** START Information supplied **

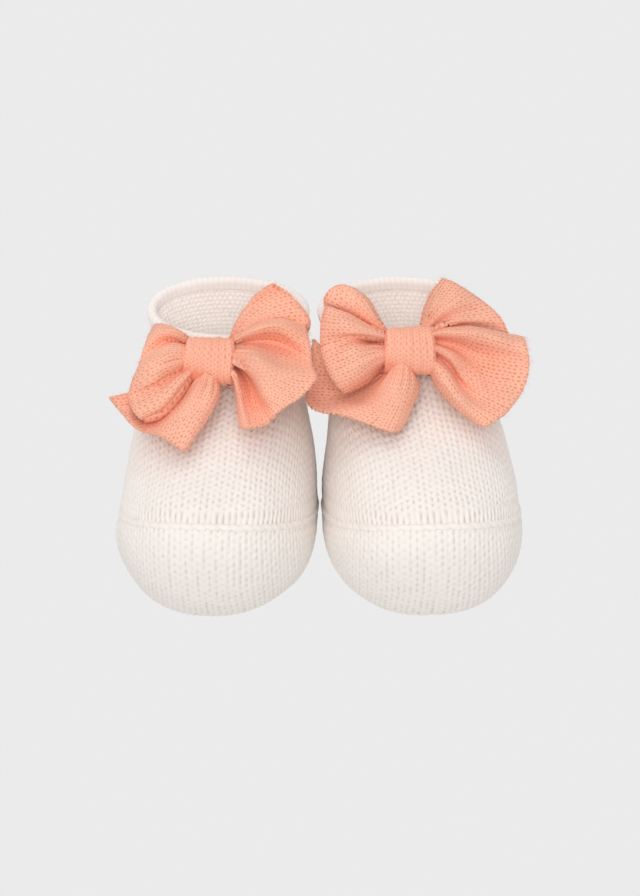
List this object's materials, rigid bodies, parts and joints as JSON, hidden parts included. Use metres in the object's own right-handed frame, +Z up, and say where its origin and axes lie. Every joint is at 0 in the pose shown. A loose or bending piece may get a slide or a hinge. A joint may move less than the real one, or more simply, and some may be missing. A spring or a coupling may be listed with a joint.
{
  "type": "baby bootie pair",
  "caption": "Soft knitted newborn booties, side by side: toe-cup sole, stockinette upper, open ankle with rolled rim, and a gathered jersey bow on each instep.",
  "frame": {"origin": "on the ground, in the middle of the pair's box", "axes": "+Z up; the toes point along -Y, the left bootie stands on the -X side and the right bootie on the +X side"},
  "size_m": [0.1186, 0.0958, 0.0757],
  "materials": {
    "upper_knit": "ivory stockinette, soft and slightly fuzzy",
    "sole_knit": "ivory stockinette, soft and slightly fuzzy",
    "rim_knit": "rolled ivory edge, smooth",
    "seam_yarn": "ivory yarn, chained",
    "bow_jersey": "coral fine jersey, matt, raw edges",
    "sewing_thread": "twisted sewing thread"
  },
  "bodies": {
    "left_bootie": {"left_sole_panel": "sole_knit", "left_upper_panel": "upper_knit", "left_toe_seam": "seam_yarn", "left_heel_seam": "seam_yarn", "left_cuff_rim": "rim_knit", "left_bow_band": "bow_jersey", "left_bow_core": "bow_jersey", "left_gather_thread": "sewing_thread", "left_band_stitches": "sewing_thread", "left_tack_stitches": "sewing_thread"},
    "left_outer_flap": {"left_bow_outer_loop": "bow_jersey", "left_bow_outer_tail": "bow_jersey"},
    "left_inner_flap": {"left_bow_inner_loop": "bow_jersey", "left_bow_inner_tail": "bow_jersey"},
    "right_bootie": {"right_sole_panel": "sole_knit", "right_upper_panel": "upper_knit", "right_toe_seam": "seam_yarn", "right_heel_seam": "seam_yarn", "right_cuff_rim": "rim_knit", "right_bow_band": "bow_jersey", "right_bow_core": "bow_jersey", "right_gather_thread": "sewing_thread", "right_band_stitches": "sewing_thread", "right_tack_stitches": "sewing_thread"},
    "right_outer_flap": {"right_bow_outer_loop": "bow_jersey", "right_bow_outer_tail": "bow_jersey"},
    "right_inner_flap": {"right_bow_inner_loop": "bow_jersey", "right_bow_inner_tail": "bow_jersey"}
  },
  "joints": [
    {"name": "right_bootie_apart", "type": "slide", "parent": "left_bootie", "child": "right_bootie", "axis": [1, 0, 0], "range_m": [0, 0.06]},
    {"name": "left_outer_flap_lift", "type": "hinge", "parent": "left_bootie", "child": "left_outer_flap", "pos_m": [-0.0338, 0.00575, 0.06216], "axis": [-0.5536, 0.6696, 0.495], "range_deg": [0, 30]},
    {"name": "left_inner_flap_lift", "type": "hinge", "parent": "left_bootie", "child": "left_inner_flap", "pos_m": [-0.02392, 0.00523, 0.06216], "axis": [-0.0414, -0.7898, -0.612], "range_deg": [0, 30]},
    {"name": "right_inner_flap_lift", "type": "hinge", "parent": "right_bootie", "child": "right_inner_flap", "pos_m": [0.02386, 0.0067, 0.06363], "axis": [-0.6112, 0.4283, 0.6656], "range_deg": [0, 30]},
    {"name": "right_outer_flap_lift", "type": "hinge", "parent": "right_bootie", "child": "right_outer_flap", "pos_m": [0.03374, 0.00722, 0.06363], "axis": [0.0297, -0.5675, -0.8229], "range_deg": [0, 30]}
  ]
}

** END Information supplied **

■ Goal ■
Copy out the material word for word and line for line.

■ Answer for the task ■
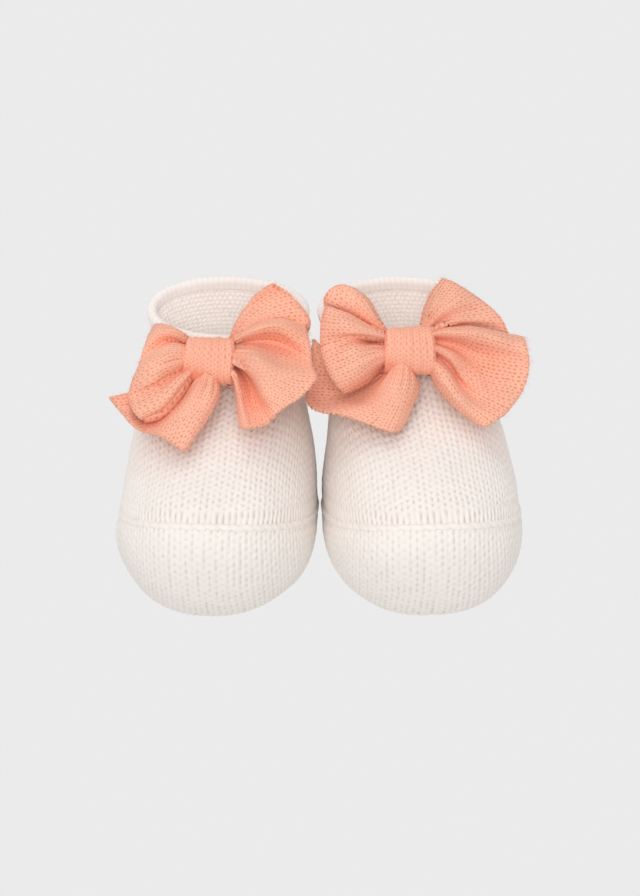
List this object's materials, rigid bodies, parts and joints as JSON, hidden parts included. Use metres in the object's own right-handed frame, +Z up, and say where its origin and axes lie. Every joint is at 0 in the pose shown. A loose or bending piece may get a slide or a hinge. A joint may move less than the real one, or more simply, and some may be missing. A spring or a coupling may be listed with a joint.
{
  "type": "baby bootie pair",
  "caption": "Soft knitted newborn booties, side by side: toe-cup sole, stockinette upper, open ankle with rolled rim, and a gathered jersey bow on each instep.",
  "frame": {"origin": "on the ground, in the middle of the pair's box", "axes": "+Z up; the toes point along -Y, the left bootie stands on the -X side and the right bootie on the +X side"},
  "size_m": [0.1186, 0.0958, 0.0757],
  "materials": {
    "upper_knit": "ivory stockinette, soft and slightly fuzzy",
    "sole_knit": "ivory stockinette, soft and slightly fuzzy",
    "rim_knit": "rolled ivory edge, smooth",
    "seam_yarn": "ivory yarn, chained",
    "bow_jersey": "coral fine jersey, matt, raw edges",
    "sewing_thread": "twisted sewing thread"
  },
  "bodies": {
    "left_bootie": {"left_sole_panel": "sole_knit", "left_upper_panel": "upper_knit", "left_toe_seam": "seam_yarn", "left_heel_seam": "seam_yarn", "left_cuff_rim": "rim_knit", "left_bow_band": "bow_jersey", "left_bow_core": "bow_jersey", "left_gather_thread": "sewing_thread", "left_band_stitches": "sewing_thread", "left_tack_stitches": "sewing_thread"},
    "left_outer_flap": {"left_bow_outer_loop": "bow_jersey", "left_bow_outer_tail": "bow_jersey"},
    "left_inner_flap": {"left_bow_inner_loop": "bow_jersey", "left_bow_inner_tail": "bow_jersey"},
    "right_bootie": {"right_sole_panel": "sole_knit", "right_upper_panel": "upper_knit", "right_toe_seam": "seam_yarn", "right_heel_seam": "seam_yarn", "right_cuff_rim": "rim_knit", "right_bow_band": "bow_jersey", "right_bow_core": "bow_jersey", "right_gather_thread": "sewing_thread", "right_band_stitches": "sewing_thread", "right_tack_stitches": "sewing_thread"},
    "right_outer_flap": {"right_bow_outer_loop": "bow_jersey", "right_bow_outer_tail": "bow_jersey"},
    "right_inner_flap": {"right_bow_inner_loop": "bow_jersey", "right_bow_inner_tail": "bow_jersey"}
  },
  "joints": [
    {"name": "right_bootie_apart", "type": "slide", "parent": "left_bootie", "child": "right_bootie", "axis": [1, 0, 0], "range_m": [0, 0.06]},
    {"name": "left_outer_flap_lift", "type": "hinge", "parent": "left_bootie", "child": "left_outer_flap", "pos_m": [-0.0338, 0.00575, 0.06216], "axis": [-0.5536, 0.6696, 0.495], "range_deg": [0, 30]},
    {"name": "left_inner_flap_lift", "type": "hinge", "parent": "left_bootie", "child": "left_inner_flap", "pos_m": [-0.02392, 0.00523, 0.06216], "axis": [-0.0414, -0.7898, -0.612], "range_deg": [0, 30]},
    {"name": "right_inner_flap_lift", "type": "hinge", "parent": "right_bootie", "child": "right_inner_flap", "pos_m": [0.02386, 0.0067, 0.06363], "axis": [-0.6112, 0.4283, 0.6656], "range_deg": [0, 30]},
    {"name": "right_outer_flap_lift", "type": "hinge", "parent": "right_bootie", "child": "right_outer_flap", "pos_m": [0.03374, 0.00722, 0.06363], "axis": [0.0297, -0.5675, -0.8229], "range_deg": [0, 30]}
  ]
}